[start]

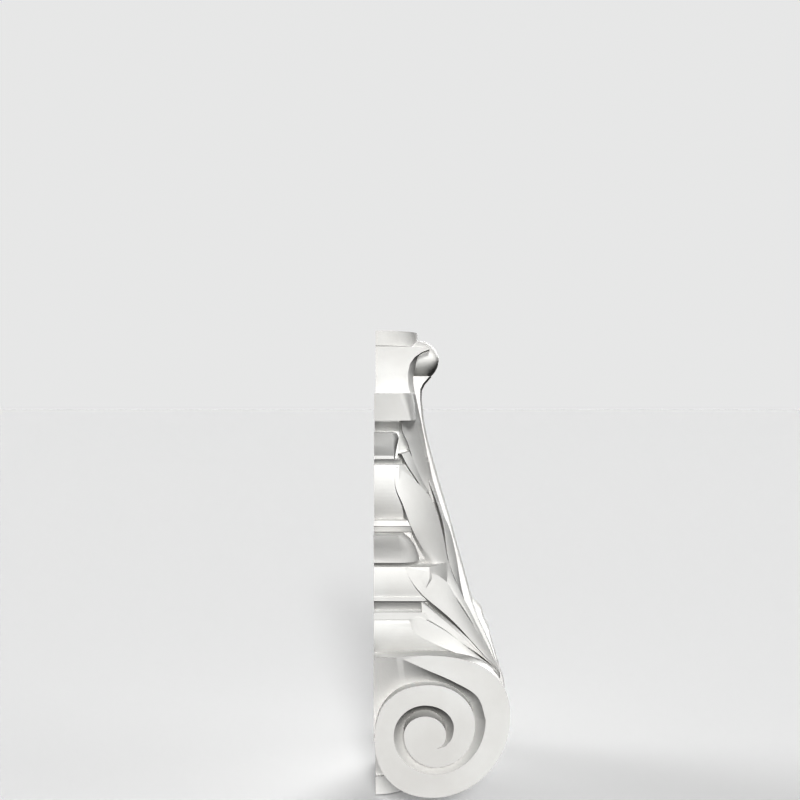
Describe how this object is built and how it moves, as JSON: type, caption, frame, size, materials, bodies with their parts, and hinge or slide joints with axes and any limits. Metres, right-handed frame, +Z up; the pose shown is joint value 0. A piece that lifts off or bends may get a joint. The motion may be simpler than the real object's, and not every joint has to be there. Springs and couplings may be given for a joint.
{
  "type": "carved corbel",
  "caption": "Tall scrolled wall corbel with a spiral volute on each side, wrapped leaf lobes, stepped side mouldings and a half-round plinth.",
  "frame": {"origin": "middle of the flat back face, where the corbel is fixed to the wall", "axes": "+Z up along the corbel's length, +X across its width, +Y out of the back face into the wall; the carving projects towards -Y"},
  "size_m": [0.178, 0.109, 0.39],
  "materials": {
    "stone": "smooth satin-matt white carved stone"
  },
  "bodies": {
    "root": {"corbel": "stone"}
  },
  "joints": []
}
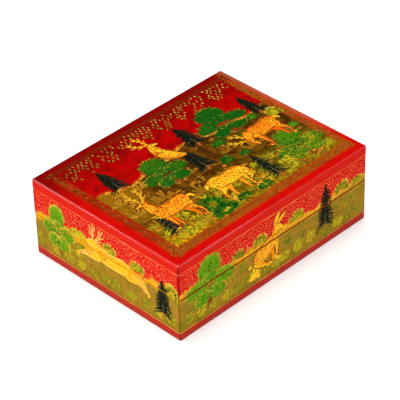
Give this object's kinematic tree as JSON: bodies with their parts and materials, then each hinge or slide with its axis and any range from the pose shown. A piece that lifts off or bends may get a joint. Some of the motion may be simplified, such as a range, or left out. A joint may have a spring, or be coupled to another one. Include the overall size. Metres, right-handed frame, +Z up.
{
  "type": "kashmiri papier mache box",
  "caption": "Rectangular hinged trinket box: board trays wrapped in papier mache, painted with a forest and deer scene under gloss lacquer, with a deep lid on brass butt hinges.",
  "frame": {"origin": "centre of the base's underside, on the surface that the box stands on", "axes": "+X along the long side, towards the end that is at the right when the front faces you; +Y from the front to the hinged back; +Z up"},
  "size_m": [0.1753, 0.1344, 0.06],
  "materials": {
    "painted_skin": "gloss lacquer over a painted forest scene in red, green, ochre and gold",
    "underside_paper": "satin lacquer, plain",
    "black_lining": "satin black lacquer on paper",
    "box_wood": "planed pale softwood, unfinished",
    "hinge_brass": "polished, lightly tarnished",
    "brad_steel": "bright drawn wire"
  },
  "bodies": {
    "base": {"base_back_board": "box_wood", "base_brads": "brad_steel", "base_floor_board": "box_wood", "base_floor_lining": "black_lining", "base_front_board": "box_wood", "base_hinge_nails": "hinge_brass", "base_left_board": "box_wood", "base_right_board": "box_wood", "base_skin": "painted_skin", "base_underside_sheet": "underside_paper", "base_wall_lining": "black_lining", "left_hinge_base_leaf": "hinge_brass", "left_hinge_pin": "hinge_brass", "right_hinge_base_leaf": "hinge_brass", "right_hinge_pin": "hinge_brass"},
    "lid": {"left_hinge_lid_leaf": "hinge_brass", "lid_back_board": "box_wood", "lid_brads": "brad_steel", "lid_front_board": "box_wood", "lid_hinge_nails": "hinge_brass", "lid_left_board": "box_wood", "lid_right_board": "box_wood", "lid_skin": "painted_skin", "lid_top_board": "box_wood", "lid_top_lining": "black_lining", "lid_wall_lining": "black_lining", "right_hinge_lid_leaf": "hinge_brass"}
  },
  "joints": [
    {"name": "lid_hinge", "type": "hinge", "parent": "base", "child": "lid", "pos_m": [0, 0.06595, 0.0323], "axis": [-1, 0, 0], "range_deg": [0, 105]}
  ]
}
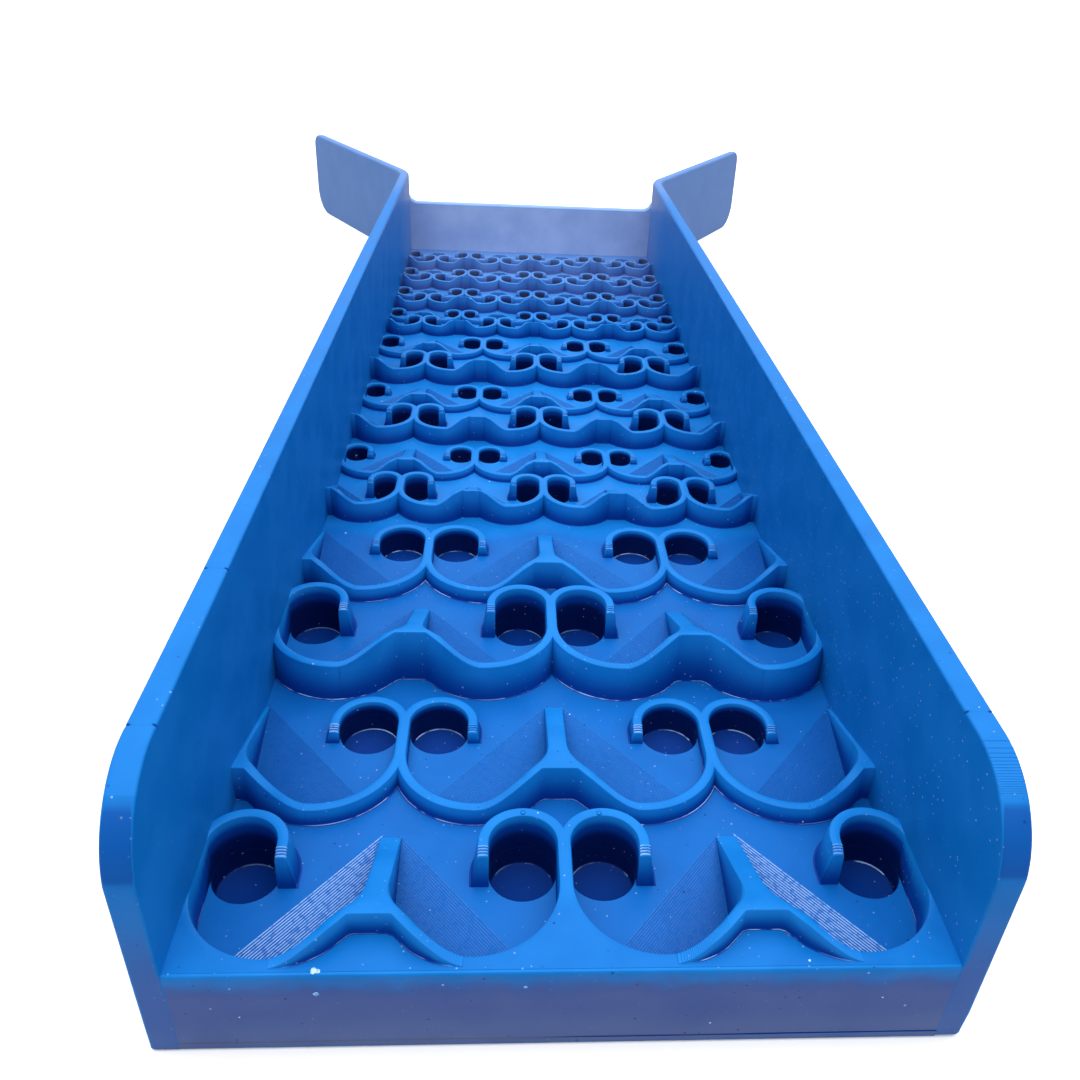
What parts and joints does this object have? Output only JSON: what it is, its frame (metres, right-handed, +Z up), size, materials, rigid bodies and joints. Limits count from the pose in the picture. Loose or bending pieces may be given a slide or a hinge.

[end]

• Stated task
Reproduce the material above, every line of it, exactly.

• Reply
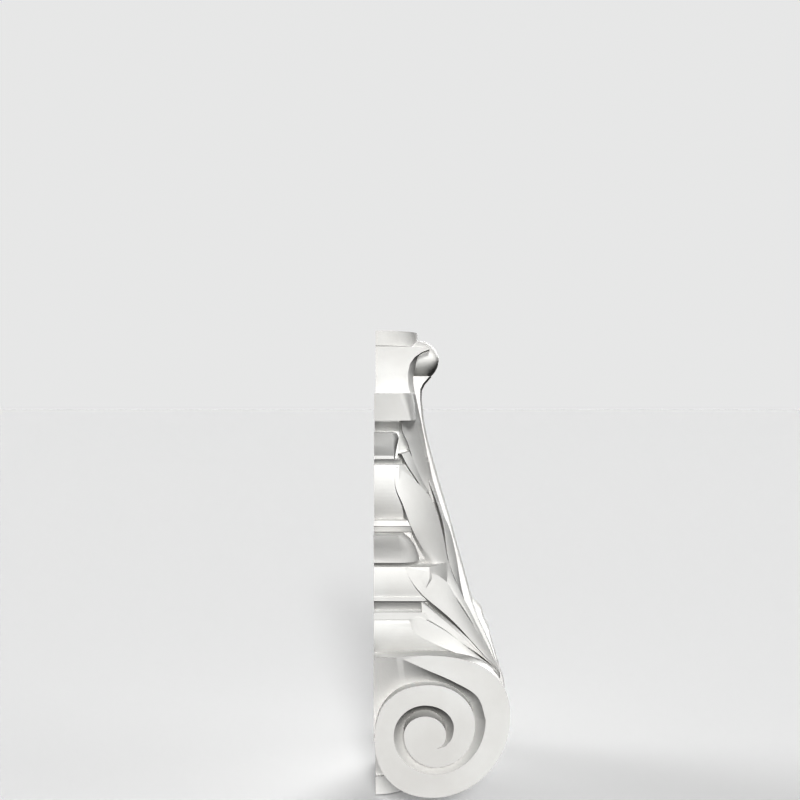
Describe how this object is built and how it moves, as JSON: type, caption, frame, size, materials, bodies with their parts, and hinge or slide joints with axes and any limits. Metres, right-handed frame, +Z up; the pose shown is joint value 0. A piece that lifts off or bends may get a joint. The motion may be simpler than the real object's, and not every joint has to be there. Springs and couplings may be given for a joint.
{
  "type": "carved corbel",
  "caption": "Tall scrolled wall corbel with a spiral volute on each side, wrapped leaf lobes, stepped side mouldings and a half-round plinth.",
  "frame": {"origin": "middle of the flat back face, where the corbel is fixed to the wall", "axes": "+Z up along the corbel's length, +X across its width, +Y out of the back face into the wall; the carving projects towards -Y"},
  "size_m": [0.178, 0.109, 0.39],
  "materials": {
    "stone": "smooth satin-matt white carved stone"
  },
  "bodies": {
    "root": {"corbel": "stone"}
  },
  "joints": []
}
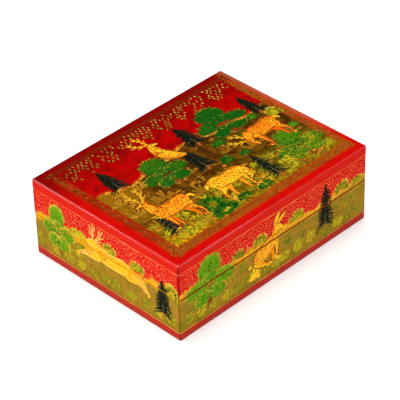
Give this object's kinematic tree as JSON: bodies with their parts and materials, then each hinge or slide with its axis and any range from the pose shown. A piece that lifts off or bends may get a joint. Some of the motion may be simplified, such as a range, or left out. A joint may have a spring, or be coupled to another one. Include the overall size. Metres, right-handed frame, +Z up.
{
  "type": "kashmiri papier mache box",
  "caption": "Rectangular hinged trinket box: board trays wrapped in papier mache, painted with a forest and deer scene under gloss lacquer, with a deep lid on brass butt hinges.",
  "frame": {"origin": "centre of the base's underside, on the surface that the box stands on", "axes": "+X along the long side, towards the end that is at the right when the front faces you; +Y from the front to the hinged back; +Z up"},
  "size_m": [0.1753, 0.1344, 0.06],
  "materials": {
    "painted_skin": "gloss lacquer over a painted forest scene in red, green, ochre and gold",
    "underside_paper": "satin lacquer, plain",
    "black_lining": "satin black lacquer on paper",
    "box_wood": "planed pale softwood, unfinished",
    "hinge_brass": "polished, lightly tarnished",
    "brad_steel": "bright drawn wire"
  },
  "bodies": {
    "base": {"base_back_board": "box_wood", "base_brads": "brad_steel", "base_floor_board": "box_wood", "base_floor_lining": "black_lining", "base_front_board": "box_wood", "base_hinge_nails": "hinge_brass", "base_left_board": "box_wood", "base_right_board": "box_wood", "base_skin": "painted_skin", "base_underside_sheet": "underside_paper", "base_wall_lining": "black_lining", "left_hinge_base_leaf": "hinge_brass", "left_hinge_pin": "hinge_brass", "right_hinge_base_leaf": "hinge_brass", "right_hinge_pin": "hinge_brass"},
    "lid": {"left_hinge_lid_leaf": "hinge_brass", "lid_back_board": "box_wood", "lid_brads": "brad_steel", "lid_front_board": "box_wood", "lid_hinge_nails": "hinge_brass", "lid_left_board": "box_wood", "lid_right_board": "box_wood", "lid_skin": "painted_skin", "lid_top_board": "box_wood", "lid_top_lining": "black_lining", "lid_wall_lining": "black_lining", "right_hinge_lid_leaf": "hinge_brass"}
  },
  "joints": [
    {"name": "lid_hinge", "type": "hinge", "parent": "base", "child": "lid", "pos_m": [0, 0.06595, 0.0323], "axis": [-1, 0, 0], "range_deg": [0, 105]}
  ]
}
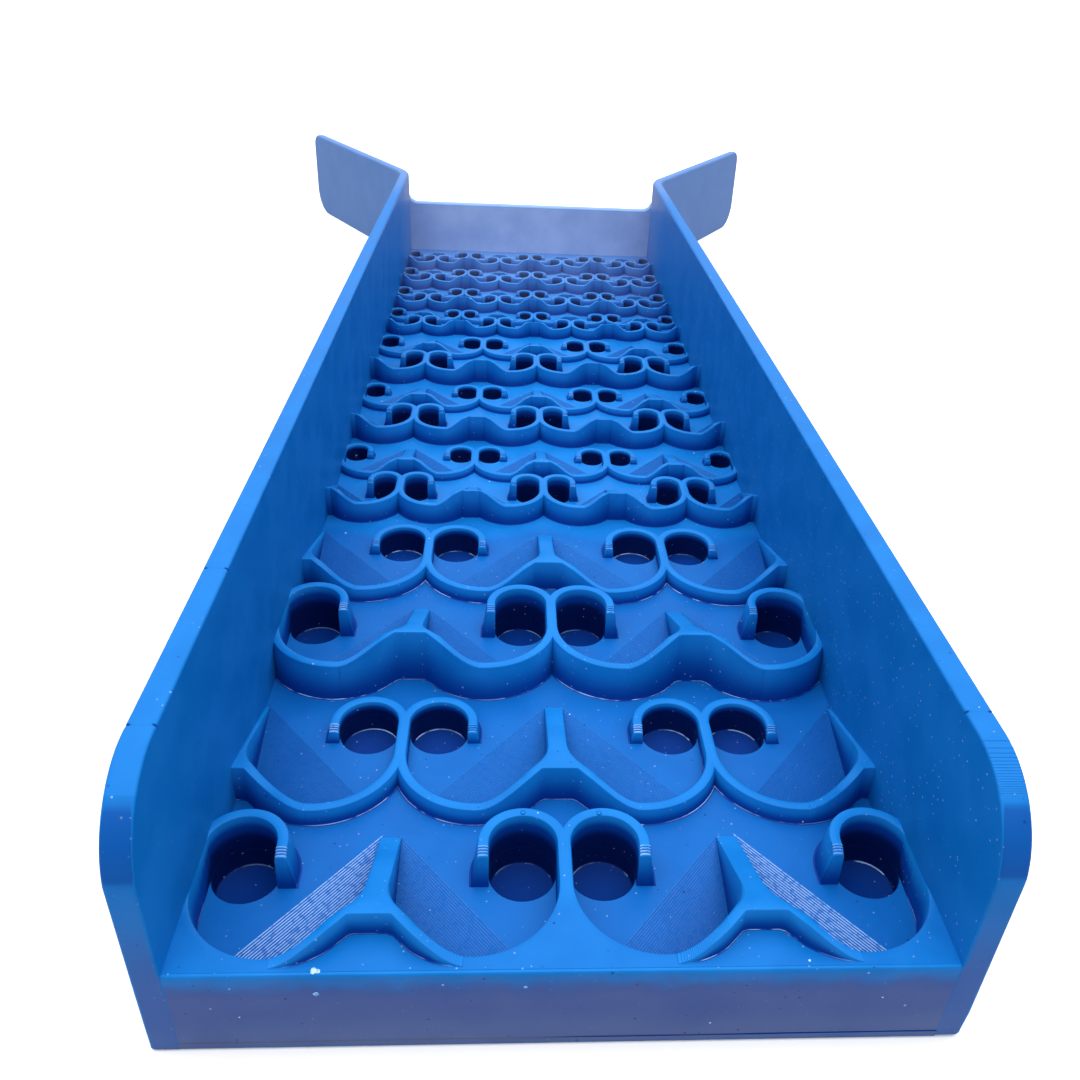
What parts and joints does this object have? Output only JSON: what it is, its frame (metres, right-handed, +Z up), size, materials, rigid bodies and joints. Limits count from the pose in the picture. Loose or bending pieces may be given a slide or a hinge.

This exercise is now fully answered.